What Allaire doesn’t come right out and say (maybe he doesn’t understand it?) is that the Web 2.0 video space isn’t so much about delivering video as about providing the social platform for people to engage one another around the content. Like Cory Doctorow said (and yes, I’m quoting it for like the 100th time), content isn’t king, “conversation is king; content is just something to talk about.”

Having the content isn’t good enough. Having the pipes and the captive audience isn’t good enough either. From what I’ve seen, of Ziddio and the like, Comcast is aware of this.

But it’s weird that the story in WSJ only mentions the social web as a kind of afterthought: “Competitors also are adding social networking and other features to their sites to distinguish them from traditional television.” As if social networking is just an added feature, like cup holders in cars. Obviously, WSJ isn’t quite clued in to where the generative power of Web 2.0 really lives. Maybe it’s because they’re stuck in an old-media mindset? Talk about DNA!

Boing Boing has a lovely paean saying Happy birthday, Carl Linnaeus, to the one responsible for bringing a common vocabulary (and, maybe most importantly, a system of naming) to natural science — one of the cornerstones that has helped human beings (*ahem* … “homo sapiens”) to share and codify scientific learning.

He’s, of course, a kind of patron saint of Information Architecture, where we’re all about classifying and organizing things.

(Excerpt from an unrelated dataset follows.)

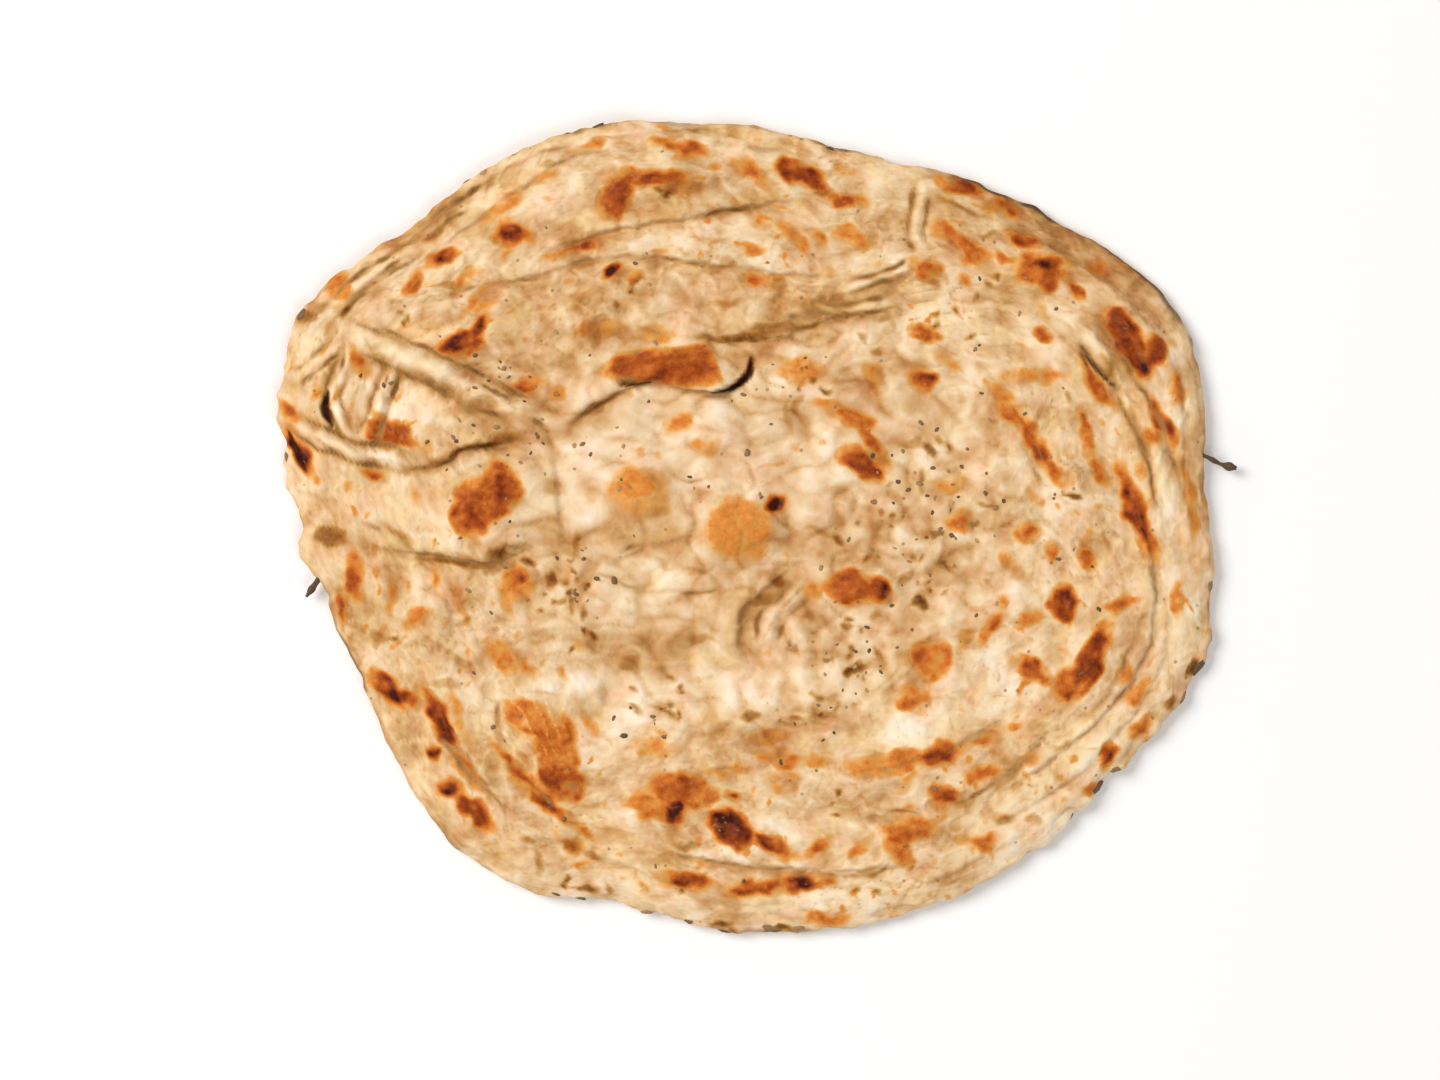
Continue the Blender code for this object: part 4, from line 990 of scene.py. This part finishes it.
class Nodes:
    """Short ways to add nodes to a material and to join them."""

    def __init__(self, name):
        self.material = bpy.data.materials.new(name)
        self.material.use_nodes = True
        self.tree = self.material.node_tree
        self.shader = self.tree.nodes["Principled BSDF"]

    def add(self, kind, **settings):
        node = self.tree.nodes.new(kind)
        for key, value in settings.items():
            setattr(node, key, value)
        return node

    def join(self, source, target):
        self.tree.links.new(source, target)

    def fill(self, node, values):
        """Sets sockets of a node, by their names or numbers, to constants or to other sockets."""
        for key, value in values.items():
            if isinstance(value, bpy.types.NodeSocket):
                self.join(value, node.inputs[key])
            else:
                node.inputs[key].default_value = value

    def math(self, operation, *values):
        node = self.add("ShaderNodeMath", operation=operation)
        self.fill(node, dict(enumerate(values)))
        return node.outputs[0]

    def plus(self, first, second):
        return self.math("ADD", first, second)

    def times(self, first, second):
        return self.math("MULTIPLY", first, second)

    def swing(self, noise, strength):
        """A noise brought about 0 and scaled."""
        return self.times(self.math("SUBTRACT", noise, 0.5), strength)

    def attribute(self, name):
        return self.add("ShaderNodeAttribute", attribute_name=name)

    def value(self, name):
        return self.attribute(name).outputs["Fac"]

    def places(self, scale, source=None):
        """Coordinates in cells: by default the object's own, with the scale in cells for each metre."""
        if source is None:
            source = self.add("ShaderNodeTexCoord").outputs["Object"]
        mapping = self.add("ShaderNodeMapping")
        self.fill(mapping, {"Scale": scale, "Vector": source})
        return mapping.outputs["Vector"]

    def noise(self, places, detail=2.0, roughness=0.5, distortion=0.0):
        node = self.add("ShaderNodeTexNoise")
        self.fill(node, {"Scale": 1.0, "Detail": detail, "Roughness": roughness, "Distortion": distortion})
        self.join(places, node.inputs["Vector"])
        return node.outputs["Fac"]

    def grain(self, size, **settings):
        """Noise in space with cells of the given size in millimetres."""
        return self.noise(self.places((PER_MM / size,) * 3), **settings)

    def ramp(self, value, stops):
        """A colour for a value, from stops with a place and a display colour each."""
        node = self.add("ShaderNodeValToRGB")
        marks = node.color_ramp.elements
        while len(marks) < len(stops):
            marks.new(0.5)
        for mark, (place, *colour) in zip(marks, stops):
            mark.position = place
            mark.color = tint(*colour)
        self.join(value, node.inputs["Fac"])
        return node.outputs["Color"]

    def mask(self, value, low, high):
        """0 where the value is below low, 1 above high."""
        node = self.add("ShaderNodeMapRange", interpolation_type="SMOOTHSTEP")
        self.fill(node, {"Value": value, "From Min": low, "From Max": high})
        return node.outputs["Result"]

    def mix(self, factor, first, second, blend="MIX"):
        node = self.add("ShaderNodeMix", data_type="RGBA", blend_type=blend)
        self.fill(node, {"Factor": factor, 6: first, 7: second})
        return node.outputs[2]

    def washed(self, colour, *wash):
        """A colour darkened by the display colour of a wash."""
        return self.mix(1.0, colour, tint(*wash), "MULTIPLY")

    def bump(self, height, strength, distance):
        node = self.add("ShaderNodeBump")
        self.fill(node, {"Strength": strength, "Distance": distance, "Height": height})
        self.join(node.outputs["Normal"], self.shader.inputs["Normal"])


# Cells of the streaks along the coil: across the disc both ways, and outward.
COIL_GRAIN = (16.0, 16.0, 60.0)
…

But, alas, even Linneas’ dream of pristinely organized information is suffering from the realities of the post-modern world. From the Boing Boing post:

But how much longer will the Linnaean system last? Recently it has come under attack from some taxonomists who believe its structure is too inflexible to cope with the explosion of knowledge unleashed by DNA analysis. Today’s young Turks of taxonomy want to abolish the strict ranked hierarchy of family, order, class, etc. In its place they advocate “clades,” groupings that are based on genetic relationships and can be expanded, contracted or redefined as new kinships are discovered. For now, the traditionalists outnumber the iconoclasts, and Linnaean-style classification remains the gold standard.

Fascinating, that even in the seminal uber-taxonomy, there’s a kind of “tagging relativism” going on…

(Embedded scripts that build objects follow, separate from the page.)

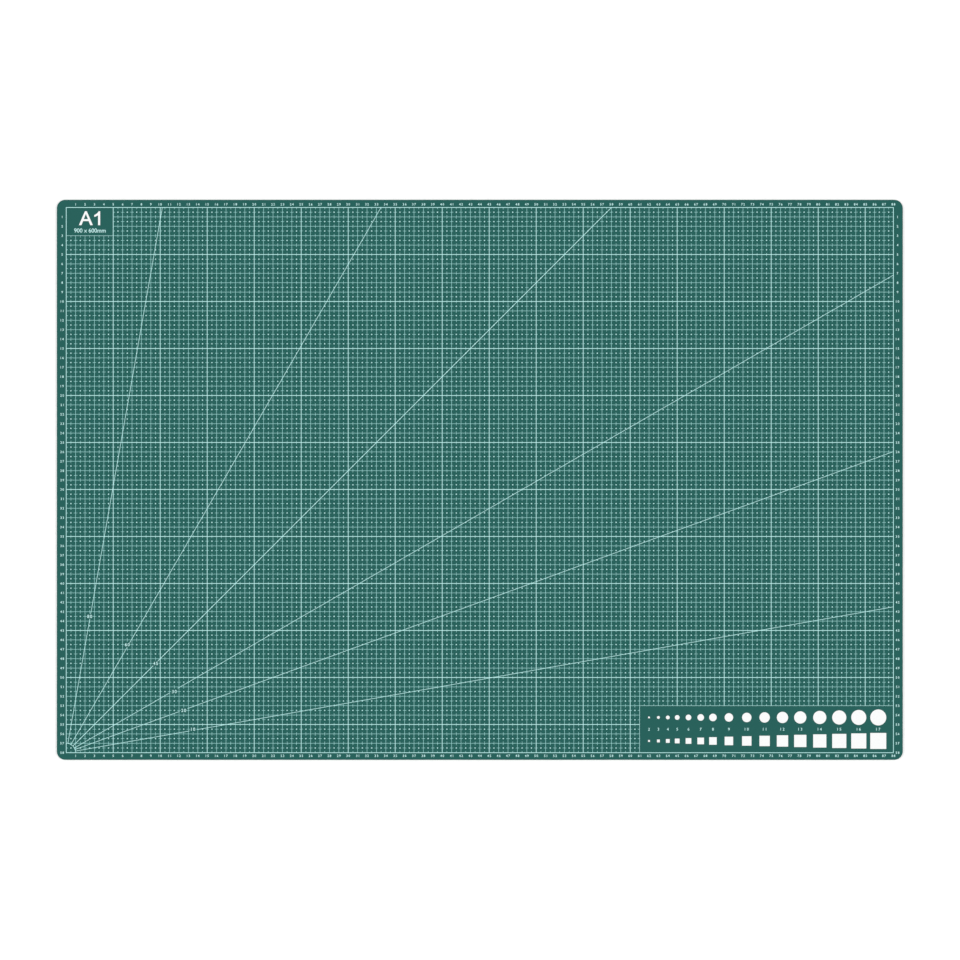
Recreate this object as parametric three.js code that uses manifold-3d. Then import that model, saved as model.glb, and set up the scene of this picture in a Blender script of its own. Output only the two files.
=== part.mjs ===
// Self healing cutting mat for leather and craft work, lying flat with its print upwards.
//
// The mat is a laminate of five bonded plies with one shared outline: a soft healing layer
// on each face, a stiffer core in the middle and a thin film of adhesive on both sides of
// the core. A white ink film on the top carries the ruled frame with its bold lines every
// five centimetres, six angle lines, two plain panels, a row of gauge discs, a row of gauge
// squares and the sheet-size title. Each patch of ink that stands alone is a part of its own.
//
// Units are millimetres. The origin is the centre of the underside, +X runs along the long
// side, +Y points to the top edge of the print and +Z points up.

import * as THREE from 'three';
import { mergeVertices } from 'three/addons/utils/BufferGeometryUtils.js';
import Module from 'manifold-3d';

// Outline of every ply
const MAT_LENGTH = 900;
const MAT_WIDTH = 595.8;
const CORNER_RADIUS = 9;
const CORNER_STEPS = 6;

// Ply thicknesses, 3 mm in all. They are eighths of a millimetre, so faces meet exactly.
const HEALING_LAYER = 0.875;
const BONDING_FILM = 0.25;
const STIFFENING_CORE = 0.75;

// Ruled field, counted in centimetre cells from its bottom left corner
const CELL = 10;
const COLUMNS = 88;
const ROWS = 58;
const BOTTOM_MARGIN = 7.6;
const BOLD_EVERY = 5;

// Ink film and the widths of its lines. The ruled film is cut out of a thick plate, by slabs
// that run past it above and below, and is then pressed down to the film's thickness.
const INK_FILM = 0.03;
const CUTTING_THICKNESS = 16;
const CUT_OVERRUN = 8;
const BOLD_LINE = 0.6;
const BORDER_LINE = 0.3;

// Angle lines fan out from an arc round the bottom left corner, each with a gap for its
// label. The 45 degree line, which is used most, is the widest. A label stands in the middle
// of a centimetre cell, counted in columns and rows from the field's bottom left corner.
const ARC_RADIUS = 10;
const ARC_WIDTH = 0.45;
const ARC_STEPS = 6;
const LABEL_HALF_WIDTH = 4.2;
const LABEL_HALF_HEIGHT = 2.5;
const ANGLE_LINES = [
  { degrees: 10, width: 0.45, labelColumn: 13, labelRow: 2 },
  { degrees: 20, width: 0.45, labelColumn: 12, labelRow: 4 },
  { degrees: 30, width: 0.45, labelColumn: 11, labelRow: 6 },
  { degrees: 45, width: 0.55, labelColumn: 9, labelRow: 9 },
  { degrees: 60, width: 0.45, labelColumn: 6, labelRow: 11 },
  { degrees: 80, width: 0.45, labelColumn: 2, labelRow: 14 },
];

// Plain panels, in cells: the title at the top left and the gauges at the bottom right
const TITLE_PANEL = { columns: 5, rows: 3 };
const GAUGE_PANEL = { columns: 27, rows: 5 };

// Gauge discs and squares: 2 to 17 mm across, at these steps along the panel
const SMALLEST_GAUGE = 2;
const FIRST_GAUGE_INSET = 10;
const GAUGE_STEPS = [
  10, 10, 10, 12, 13, 13, 17, 19, 19, 19, 18.9, 20.75, 20.75, 20.75, 20.75,
];
const DISC_ROW_HEIGHT = 37.5;
const SQUARE_ROW_HEIGHT = 12.5;
const DISC_STEPS = 24;

// Title, measured from the left side and the top of the ruled field
const TITLE_HEIGHT = 14.8;
const TITLE_TOP = 4.0;
const LETTER_LEFT = 13.5;
const DIGIT_LEFT = 29.83;

const FIELD_LENGTH = COLUMNS * CELL;
const FIELD_WIDTH = ROWS * CELL;
const FIELD_LEFT = -FIELD_LENGTH / 2;
const FIELD_BOTTOM = -MAT_WIDTH / 2 + BOTTOM_MARGIN;
const INK_BASE = 2 * HEALING_LAYER + 2 * BONDING_FILM + STIFFENING_CORE;

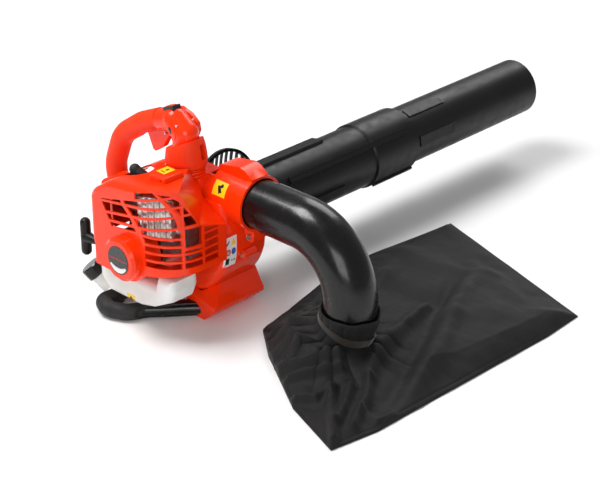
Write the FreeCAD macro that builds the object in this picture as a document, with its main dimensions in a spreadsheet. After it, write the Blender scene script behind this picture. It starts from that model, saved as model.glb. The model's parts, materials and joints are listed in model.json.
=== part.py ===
"""Hand-held petrol blower-vacuum with suction tube, elbow and collection bag.

Every sub-part is drawn in machine coordinates, in millimetres: the origin is the centre of the
starter boss on the crank axis, +X points along the outlet duct, +Y along the crank axis towards
the suction tube, and +Z up.  At the end the whole machine is set down with the bottom centre of
its box on the origin.
"""
import FreeCAD, Part
import math
import os

import Sketcher
from FreeCAD import Placement, Rotation, Vector

SIZES = {
    # shells and the crank line
    "wall": 3, "boss_radius": 39.5, "boss_depth": 62, "badge_radius": 25.5, "crank_radius": 7.5,
    # fan and its housing
    "fan_front": 150, "fan_split": 205, "fan_back": 255, "inlet_end": 272,
    "inlet_ring_radius": 64, "inlet_hole_radius": 54, "impeller_radius": 84, "blade_count": 12,
    "duct_radius": 48.5, "duct_height": 81, "duct_mouth": 137, "volute_crown": 118,
    # engine cover
    "cover_front": 20, "cover_back": 149, "cover_corner": 75, "slat_pitch": 14.6, "slat_height": 4.2,
    # engine
    "bore_radius": 17, "fin_radius": 31, "fin_count": 8, "cylinder_y": 104, "flywheel_radius": 37,
    # tubes and elbow
    "upper_tube_radius": 60, "sleeve_start": 588, "sleeve_end": 704, "sleeve_radius": 63.5,
    "lower_tube_radius": 56.8, "lower_tube_wall": 3, "lower_tube_start": 596, "lower_tube_end": 1084,
    "elbow_radius": 43.5, "elbow_wall": 2.5, "elbow_bend": 110, "elbow_turn": 126,
    # handle
    "handle_plane": 155, "handle_radius": 16.5, "grip_radius": 19.5, "collar_radius": 37,
    # ground
    "floor": -150,
}

DOC = FreeCAD.newDocument("blower_vac")
SHEET = DOC.addObject("Spreadsheet::Sheet", "Sizes")
for row, (alias, value) in enumerate(SIZES.items(), start=1):
    SHEET.set(f"A{row}", alias)
    SHEET.set(f"B{row}", str(value))
    SHEET.setAlias(f"B{row}", alias)
DOC.recompute()


class Cells:
    """The sheet's values, read by alias."""

    def __getattr__(self, alias):
        return float(SHEET.get(alias))


D = Cells()
PARTS = []
AXES = {"x": Vector(1, 0, 0), "y": Vector(0, 1, 0), "z": Vector(0, 0, 1)}
ORIGIN = Vector(0, 0, 0)


# ---------------------------------------------------------------- drawing helpers
def direction(axis):
    """A unit vector from an axis letter or a triple."""
    vector = AXES[axis] if isinstance(axis, str) else Vector(*axis)
    return Vector(vector).normalize()


def aligned(at, axis):
    """The placement that turns +Z onto an axis and moves to a point."""
    return Placement(Vector(*at), Rotation(AXES["z"], direction(axis)))


def keep(obj, label):
    """Names a sub-part and lists it for export."""
    obj.Label = label
    PARTS.append(obj)
    return obj


def sized(obj, sizes):
    """Sets properties from numbers, or binds them to the sheet from text."""
    for prop, value in sizes.items():
        if isinstance(value, str):
            obj.setExpression(prop, value)
        else:
            setattr(obj, prop, value)
    return obj


def rod(name, at, axis, radius, length):
    """A cylinder from a point along an axis."""
    obj = DOC.addObject("Part::Cylinder", name)
    obj.Placement = aligned(at, axis)
    return sized(obj, {"Radius": radius, "Height": length})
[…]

Maybe they need a pattern language?

This is the ‘final’ version of the Architectures for Conversation talk. Hence the (ii) appended to the title.

The presentation isn’t very useful without the notes, and unfortunately at this size the notes aren’t terribly legible. So I recommend viewing it full-screen, or downloading the PDF from Slideshare.

This was a version that I presented at Philly CHI (Philadelphia chapter of the Computer-Human Interaction special interest group of ACM), at the U. Penn campus.

Most of it is the same thing I did at the IA Summit in Vegas a month ago, but there are some new slides and some more content, especially about how User-Experience Communities of Practice fit together, and what I mean by “Infospace.”